The intercept represents Y (salary) in standard deviation units when X (yrs.since.phd) is 0 standard deviation units, or at the average value of X (yrs.since.phd). Remember, that 0 standard deviations (or a z-score of 0) is also the mean because z-scoring converts the mean to 0 and the standard deviation to 1. In other words, for a professor that has had their Ph.D. for 0 standard deviation units (or an average number of years), their predicted salary is -5.89e-17 standard deviation units.

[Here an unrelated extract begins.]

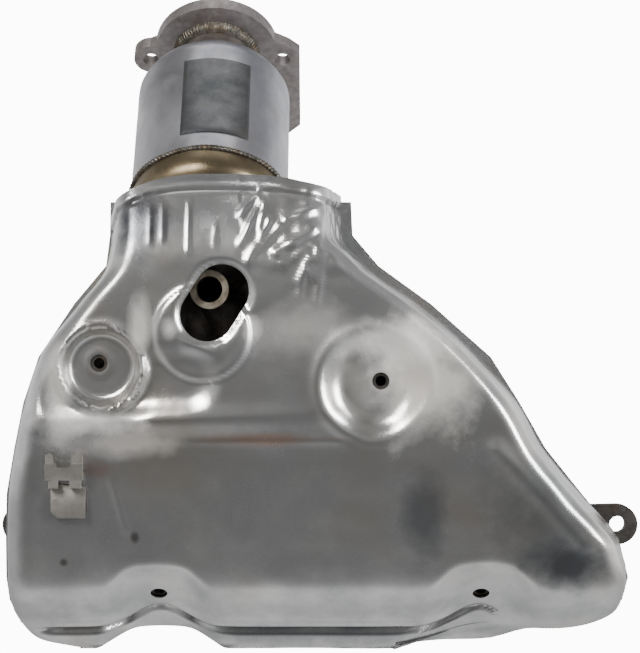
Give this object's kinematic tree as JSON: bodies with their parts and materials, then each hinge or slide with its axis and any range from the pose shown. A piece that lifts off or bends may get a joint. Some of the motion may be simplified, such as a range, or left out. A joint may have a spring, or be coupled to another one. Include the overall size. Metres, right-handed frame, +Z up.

Given these interpretations of standardized slopes and intercepts, they are not our preference, especially when variables have easily interpreted metrics. However, standardized slopes and intercepts are preferred for quickly determining effect sizes as they can only range between -1 and +1. They are also preferred when comparing other predictors within and between other models as they are in a standardized metric; however, the validity of these comparisons are debated.

confint(model)

##                            2.5 %     97.5 %
## (Intercept)          -0.08969389 0.08969389
## scale(yrs.since.phd)  0.32942404 0.50903818

Notice that in both analyses the values are identical with respect to place of rounding. The correlation $r$ value is .42, t-statistic is 9.18 with 395 degrees of freedom (df), and the p-value is 2.2e-16.

6.3 Statistical decision

Given the p-value of 2.2e-16 is smaller than the alpha level ($\alpha$) of 0.05, we will reject the null hypothesis.

6.4 APA statement

A correlation was performed to test whether the amount years since obtaining a Ph.D. is related to salary. The amount of years since obtaining a Ph.D. was significantly related to salary, r(395) = 0.42, p < .001.

6.5 Visualization

ggplot(datasetSalaries, aes(scale(yrs.since.phd), scale(salary))) +
  geom_point(alpha = 0.25) +
  geom_smooth(method = "lm", color = "#3182bd") +
  labs(
    x = "Years since Ph.D.",
    y = "9-Month Salary (USD)"
  ) +
  scale_y_continuous(labels = dollar) +
  theme_classic()

## `geom_smooth()` using formula 'y ~ x'

Figure 6.1: A scatterplot of years since Ph.D. and salary along with the line of best fit. The gray band represents the 95% CI.